Dear average/chubby/big guys, I notice you all the time online or IRL but you always ignore me, drop off the radar, or stand me up because I'm fat. (My Experience with Approaching Guys)

If I was in your place, I would try to think of an offer that will attract the kind of guys I’d like to meet.

For example, I’m a cautious 22-year old tall, thin-fit male. Cautious in that I don’t want to get entangled with people that I think might weigh me down pretty soon. I’ve never been to a single date in my life and would only try to initiate one if I was sure the girl would truly match my personality.

I’m mostly okay with being alone, but I do long for physical and emotional affection. I’d totally be in for mutual cuddling / massages (and maybe sexual things later on, but only if she initiated that—I wouldn’t pressure her at all) and caring for each other, but not with as much commitment as there is in most relationships. Just to make two lonely beings feel more happy and fulfill the basic desire of touch we humans simply have.

I do have some criteria, for example non-smokers only and laid-back personality, but being overweight in itself does not draw me off. However, most girls immediately run away when I mention (on okcupid) that I’m looking for physical contact—they think I’m trying to abuse her or take her as a stepping stone, when it’s really not like that at all. I enjoy giving pleasure, and I’d be fine with just visiting a girl, giving her a massage where she wants it and going home without getting anything in return.
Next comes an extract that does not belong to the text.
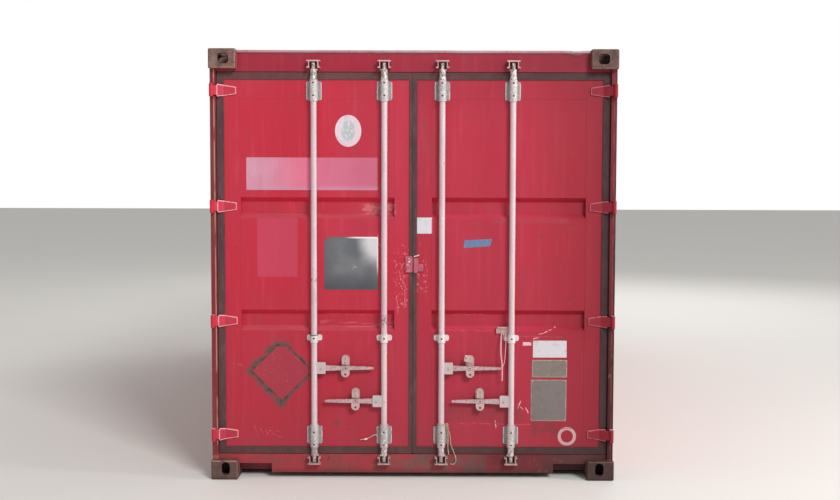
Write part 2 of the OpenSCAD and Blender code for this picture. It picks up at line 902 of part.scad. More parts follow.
module leaf_frame() {
    color(paint) union() {
        leaf_tube([frame_in, frame_low], [panel_in, frame_high], true);
        leaf_tube([panel_out, frame_low], [frame_out, frame_high], true);
        leaf_tube([panel_in, frame_low], [panel_out, frame_low + cross_rail_h], false);
        leaf_tube([panel_in, frame_high - cross_rail_h], [panel_out, frame_high], false);
    }
}

// One edge of the leaf's panel in depth and Z, moved in by the given thickness
function panel_edge(shift) =
    let (
        bend = shift * tan(atan(fold_depth / fold_slope) / 2),
        half = fold_floor / 2
    )
    [for (z = [low_fold_z, high_fold_z], p = [
        [0, -half - fold_slope + bend * -1], [fold_depth, -half - bend],
        [fold_depth, half + bend], [0, half + fold_slope + bend]
    ]) [leaf_depth + p[0] + shift, z + p[1]]];

module leaf_panel() {
    low = frame_low + cross_rail_h;
    high = frame_high - cross_rail_h;
    front = panel_edge(0);
    inner = panel_edge(sheet_t);
    back = [for (i = [len(inner) - 1 : -1 : 0]) inner[i]];
    color(paint) along_x(panel_in, panel_out) polygon(concat(
        [[leaf_depth + sheet_t, low], [leaf_depth, low]], front,
        [[leaf_depth, high], [leaf_depth + sheet_t, high]], back
    ));
}

module leaf_gasket() {
    notch_h = max(lug_h, shoulder_h) + 4;
    color(rubber) difference() {
        block([leaf_in, leaf_depth - lip_t, leaf_low], [leaf_out, leaf_depth + leaf_t, leaf_high]);
        block([frame_in, leaf_depth, frame_low], [frame_out, leaf_depth + leaf_t + 1, frame_high]);
        block(
            [leaf_in + middle_lip_w, leaf_depth - lip_t - 1, leaf_low + lip_w],
            [leaf_out - lip_w, leaf_depth + 1, leaf_high - lip_w]
        );
        for (z = hinge_heights) block(
            [leaf_out - lip_w - 1, leaf_depth - lip_t - 1, z - notch_h / 2],
            [leaf_out + 1, leaf_depth, z + notch_h / 2]
        );
    }
}

// A hinge blade's plan from its knuckle, in X and depth
module blade_plan() {
    reach = leaf_depth - blade_t / 2 - pin_depth;
    bend_x = pin_x - reach / tan(blade_angle);
    half = blade_t / 2;
    corner = half * tan(blade_angle / 2);
    slant = [half * sin(blade_angle), half * cos(blade_angle)];
    translate([pin_x, pin_depth]) circle(knuckle_r);
    polygon([
        [pin_x + slant[0], pin_depth + slant[1]],
        [bend_x + corner, leaf_depth],
        [pin_x - blade_l, leaf_depth],
        [pin_x - blade_l, leaf_depth - blade_t],
        [bend_x - corner, leaf_depth - blade_t],
        [pin_x - slant[0], pin_depth - slant[1]]
    ]);
}

module hinge_blades() {
    far = pin_x - blade_l;
    near = pin_x + knuckle_r;
    shoulder = pin_x - shoulder_in;
    color(paint) for (z = hinge_heights) translate([0, 0, z]) difference() {
        intersection() {
            along_z(-shoulder_h / 2, shoulder_h / 2) blade_plan();
            along_y(0, leaf_depth) polygon([
                [far, -blade_end_h / 2], [shoulder - 4, -shoulder_h / 2],
                [shoulder, -blade_h / 2], [near, -blade_h / 2], [near, blade_h / 2],
                [shoulder, blade_h / 2], [shoulder - 4, shoulder_h / 2], [far, blade_end_h / 2]
            ]);
        }
        translate([pin_x, pin_depth, -blade_h]) cylinder(r = pin_r + pin_fit, h = 2 * blade_h);
    }
}

module hinge_lugs() {
    color(paint) both_sides() translate([0, rear_y, 0]) for (z = hinge_heights)
        translate([0, 0, z]) {
            for (end = [-1, 1])
                translate([0, 0, end * (blade_h / 2 + lug_gap + lug_t / 2) - lug_t / 2])
                    linear_extrude(lug_t) {
                        translate([pin_x, pin_depth]) circle(knuckle_r);
                        translate([pin_x - knuckle_r, pin_depth])
                            square([2 * knuckle_r, post_depth - pin_depth]);
                    }
            translate([pin_x, pin_depth, -lug_h / 2]) cylinder(r = pin_r, h = lug_h);
        }
}

// Lock rods, drawn with the handle pointing to the right

module at_rod(rod) {
    translate([rod[0], rear_y + rod_depth, 0]) mirror([rod[1] < 0 ? 1 : 0, 0, 0]) children();
}

// A rod's end, standing up from its claw
module cam() {
    translate([0, 0, -neck_h]) cylinder(r = cam_r, h = neck_h + claw_t);
    cylinder(r = nose_r, h = claw_t + nose_h);
    linear_extrude(claw_t) translate([claw_l / 2, 0]) soft_square(claw_l, claw_w, claw_round);
}

module handle_hub() {
    gap = handle_t / 2 + handle_fit;
    for (side = [0, 1]) mirror([0, side, 0]) translate([0, gap + cheek_t, 0])
        rotate([90, 0, 0]) linear_extrude(cheek_t)
            translate([hub_l / 2, 0]) soft_square(hub_l, hub_h, 6);
    translate([pivot_x, gap + cheek_t, 0]) rotate([90, 0, 0])
        cylinder(r = pivot_r, h = 2 * (gap + cheek_t));
}

module lock_rod(rod) {
    color(galvanised) at_rod(rod) {
        translate([0, 0, low_claw_z]) cylinder(r = rod_r, h = top_claw_z - low_claw_z);
        translate([0, 0, top_claw_z]) cam();
        translate([0, 0, low_claw_z]) mirror([0, 0, 1]) cam();
        translate([0, 0, rod[2]]) handle_hub();
    }
}

// A keeper's plate, cheeks and ears on a beam's face, opening towards the claw below it
module keeper() {
    plate_z = claw_t + nose_h + cam_gap;
    ear_z = claw_t + cam_gap;
    ear_w = keeper_w / 2 - keeper_in;
    along_y(keeper_depth, beam_depth) {
        translate([-keeper_w / 2, plate_z]) square([keeper_w, keeper_t]);
        for (side = [0, 1]) mirror([side, 0]) {
            translate([keeper_in, ear_z]) square([keeper_cheek, plate_z - ear_z + keeper_t]);
            translate([keeper_in, ear_z]) square([ear_w, keeper_t]);
        }
    }
}

module keeper_row() {
    for (x = [-outer_rod_x, -inner_rod_x, inner_rod_x, outer_rod_x])
        translate([x, 0, 0]) keeper();
}

module header_keepers() {
    color(galvanised) translate([0, rear_y, top_claw_z]) keeper_row();
}

module sill_keepers() {
    color(galvanised) translate([0, rear_y, low_claw_z]) mirror([0, 0, 1]) keeper_row();
}

// Rod brackets on the leaf's face

// A bracket's barrel hangs from the given top, with the foot at its middle
module bracket(top, height, foot_h, bolts) {
    face = leaf_depth - rod_depth;
    front = rod_r + rod_fit + barrel_t;
    difference() {
        union() {
            along_y(face - foot_t, face) translate([0, top - height / 2])
                soft_square(foot_w, foot_h, foot_round);
            translate([0, 0, top - height]) cylinder(r = front, h = height);
            translate([-barrel_w / 2, 0, top - height]) cube([barrel_w, face - foot_t, height]);
        }
        translate([0, 0, top - height - 1]) cylinder(r = rod_r + rod_fit, h = height + 2);
        for (z = bolts) translate([0, 0, z]) rotate([90, 0, 0]) cylinder(r = bolt_r, h = 2 * front);
    }
}

module brackets(rods) {
    color(galvanised) for (rod = rods) at_rod(rod) {
        high_bolt = high_bracket_z - bolt_in;
        low_bolt = low_bracket_z - low_barrel_h + bolt_in;
        bracket(high_bracket_z, high_barrel_h, high_foot_h, [high_bolt, high_bolt - bolt_pitch]);
        bracket(mid_bracket_z + mid_barrel_h / 2, mid_barrel_h, mid_foot_h, [mid_bracket_z]);
        bracket(low_bracket_z, low_barrel_h, low_foot_h, [low_bolt, low_bolt + bolt_pitch]);
    }
}

// Handles, retainers and catches, drawn from the rod's axis

module handle(rod) {
    eye_x = rod[3] - pivot_x;
    color(galvanised) at_rod(rod) translate([pivot_x, handle_t / 2, rod[2]])
        rotate([90, 0, 0]) difference() {
            union() {
                linear_extrude(handle_t) {
                    circle(handle_r);
                    polygon([
                        [0, -handle_r], [eye_x - grip_in, -grip_r], [eye_x + grip_out, -grip_r],
                        [handle_l - tip_r, -tip_r], [handle_l - tip_r, tip_r],
                        [eye_x + grip_out, grip_r], [eye_x - grip_in, grip_r], [0, handle_r]
                    ]);
                    translate([handle_l - tip_r, 0]) circle(tip_r);
                }
                translate([eye_x, 0, handle_t / 2]) cylinder(r = grip_r - 1, h = handle_t / 2 + 2);
            }
            translate([0, 0, -1]) cylinder(r = pivot_r + pin_fit, h = handle_t + 2);
            translate([eye_x, 0, -1]) cylinder(r = eye_hole_r, h = handle_t + 4);
        }
}

// A catch's rivet lies this far above the handle's middle line
rivet_up = retainer_up - retainer_w / 2 + 8;

module retainer(rod) {
    face = leaf_depth - rod_depth;
    ledge_y = ledge_depth - rod_depth;
    catch_back = catch_depth + catch_t - rod_depth;
    ledge_top = -grip_r - ledge_gap;
    span = retainer_up + retainer_down;
    color(galvanised) at_rod(rod) translate([rod[3], 0, rod[2]]) {
        along_y(face - foot_t, face) translate([0, (retainer_up - retainer_down) / 2])
            rotate(90) oblong(span, retainer_w);
        difference() {
            along_y(ledge_y, face - foot_t) translate([0, (retainer_up - retainer_down) / 2])
                rotate(90) oblong(span, retainer_w);
            block([-retainer_w, ledge_y - 1, ledge_top], [retainer_w, face, retainer_up + 1]);
            along_y(ledge_y - 1, ledge_y + 8) translate([0, -retainer_down + retainer_w / 3])
                circle(eye_hole_r + 2);
        }
        along_y(catch_back + pin_fit, face - foot_t) translate([0, rivet_up]) circle(9);
        along_y(catch_depth - rod_depth - 2, catch_back + pin_fit) translate([0, rivet_up])
            circle(pivot_r);
    }
}

module retainers(rods) {
    for (rod = rods) retainer(rod);
}

// A catch hangs from its rivet down to just above the resting handle
module catch(rod, turn) {
    front = catch_depth - rod_depth;
    reach = rivet_up - handle_r - 6;
    up = retainer_up - rivet_up;
    color(galvanised) at_rod(rod) translate([rod[3], 0, rod[2] + rivet_up])
        rotate([0, turn, 0]) along_y(front, front + catch_t) difference() {
            union() {
                circle(up);
                translate([-catch_w / 2, -reach + 8]) square([catch_w, reach - 8]);
                translate([0, -reach + 8]) soft_square(catch_w, 16, 7);
            }
            circle(pivot_r + pin_fit);
            translate([0, -reach + 9]) circle(eye_hole_r);
        }
}

// Rope tied round the right inner rod above its lower bracket

function unit(v) = v / norm(v);

// The eight corners of a tube's ring at a point, square to the way through it
function rope_ring(points, i) =
    let (
        last = len(points) - 1,
        way = unit(points[min(i + 1, last)] - points[max(i - 1, 0)]),
        deep = unit([0, 1, 0] - way[1] * way),
        across = cross(way, deep)
    )
    [for (a = [0 : 45 : 315]) points[i] + rope_r * (cos(a) * deep + sin(a) * across)];

module rope(points) {
    last = len(points) - 1;
    rings = [for (i = [0 : last], p = rope_ring(points, i)) p];
    sides = [for (i = [0 : last - 1], k = [0 : 7])
        [i * 8 + k, (i + 1) * 8 + k, (i + 1) * 8 + (k + 1) % 8, i * 8 + (k + 1) % 8]];
    low = [for (k = [0 : 7]) k];
    high = [for (k = [7 : -1 : 0]) last * 8 + k];
    color(hemp) translate([inner_rod_x, rear_y, 0])
        polyhedron(rings, concat([low, high], sides), convexity = 4);
}

module rope_knot() {
    loop_r = rod_r + rod_fit + rope_r;
    color(hemp) translate([inner_rod_x, rear_y, 0]) {
        translate([0, rod_depth, low_bracket_z + rope_r + ledge_gap])
            rotate_extrude() translate([loop_r, 0]) circle(rope_r);
        translate(knot_up) sphere(knot_r);
        translate(knot_low) sphere(knot_r);
    }
}

// Nodes of the two doors

module left_door_frame() {
    right_side(true) leaf_frame();
}

module left_door_panel() {
    right_side(true) leaf_panel();
}

module left_door_gasket() {
    right_side(true) leaf_gasket();
}

module left_door_hinges() {
    right_side(true) hinge_blades();
}

module left_door_brackets() {
    brackets([left_outer, left_inner]);
}

module left_door_retainers() {
    retainers([left_outer, left_inner]);
}

module right_door_frame() {
    right_side(false) leaf_frame();
}

module right_door_panel() {
    right_side(false) leaf_panel();
}

module right_door_gasket() {
    right_side(false) leaf_gasket();
}

module right_door_hinges() {
    right_side(false) hinge_blades();
}

module right_door_brackets() {
    brackets([right_inner, right_outer]);
}

module right_door_retainers() {
    retainers([right_inner, right_outer]);
}

corner_fittings_bottom();
corner_fittings_top();
rear_posts();
hinge_lugs();
front_posts();
door_header();
door_sill();
front_top_rail();
front_bottom_rail();
roof_side_rails();
bottom_side_rails();
left_side_wall();
right_side_wall();
front_wall();
roof_panel();
wall_vents();
floor_boards();
cross_members();
fork_pockets();
header_keepers();
sill_keepers();
left_door_frame();
left_door_panel();
left_door_gasket();
left_door_hinges();
left_door_brackets();
left_door_retainers();
right_door_frame();
right_door_panel();
right_door_gasket();
right_door_hinges();
right_door_brackets();
right_door_retainers();
lock_rod(left_outer);  // left_outer_rod
lock_rod(left_inner);  // left_inner_rod
lock_rod(right_inner);  // right_inner_rod
lock_rod(right_outer);  // right_outer_rod
handle(left_outer);  // left_outer_handle
handle(left_inner);  // left_inner_handle
handle(right_inner);  // right_inner_handle
handle(right_outer);  // right_outer_handle
catch(left_outer, 0);  // left_outer_catch
catch(left_inner, 0);  // left_inner_catch
catch(right_inner, open_turn);  // right_inner_catch
catch(right_outer, 0);  // right_outer_catch
rope_knot();
rope(long_end);  // rope_long_end
rope(short_end);  // rope_short_end
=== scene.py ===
"""The looks of a twenty foot dry freight container, seen at its door end.

Places of pieces and marks are in millimetres: x from the middle, depth in from the rear faces of
the corner fittings, z up from the ground. Inside the node materials lengths are in metres.
Colours are sRGB, 0 to 255.
"""

import math

import bmesh
import bpy
from mathutils import Matrix, Vector, noise


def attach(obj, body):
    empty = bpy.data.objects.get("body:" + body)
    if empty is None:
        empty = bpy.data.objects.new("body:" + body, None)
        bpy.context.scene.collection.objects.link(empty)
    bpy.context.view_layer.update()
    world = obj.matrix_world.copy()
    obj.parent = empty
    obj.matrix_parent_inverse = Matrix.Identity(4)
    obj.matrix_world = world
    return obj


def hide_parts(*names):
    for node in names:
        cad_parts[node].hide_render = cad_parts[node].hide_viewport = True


IMAGE_W = 840
FOCAL_PX = 1150.0
SENSOR = 36.0
FAR_CLIP = 200
EYE = (0.0562, -9.886, 1.820)
YAW = -0.0021
PITCH = 0.0616
ROLL = 0.0029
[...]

I do understand that’s a very weird approach and makes me seem like a crazy person. But that’s the only thing I have to offer right now as an initial form of contact. I want to be open about this; I don’t want to sit in a restaurant, mention that I enjoy giving massages and feel the vibe of her thinking I’m a creep who wants to take advantage of her and have the date end immediately.

So, what does my situation have to do with your situation? I think that we are similar in that we both want to primarily give, require comparatively little but don’t find serious partners for that.

If we switched roles, I might include something like “I’m up for mutual massages in a respectful way”, which would attract guys like me. To be honest, I don’t think I’ll ever find a profile of a girl that says that, which is kind of weird to me considering just how good massages feel, but it makes sense from our culture’s should-be-opsolete-but-is-not viewpoint that every kind of sexual contact must be used by the female to bind her partner to her.

Going this cuddle+massage route is just an example of what would work to connect the both of us. It’s entirely possible I’d enjoy your personality so much that I’d want to start a relationship with you (even though you are overweight), but I would need the cuddling+massaging thing as an initiator of sorts. I’m going to be honest, I only write to overweight girls if their profile makes them seem like they are looking for similar things as I am. If it says little more than “long-term high-commitment only”, it’s a turn-off. Dating seems like mostly a chore to me, and I’m not gonna go through that if there is no reliable gain from the first meeting on. That’s why I came up with the cuddling+massaging thing—even if we don’t match at all personality-wise, we’d at least feel good after the meetup due to the oxytocin release.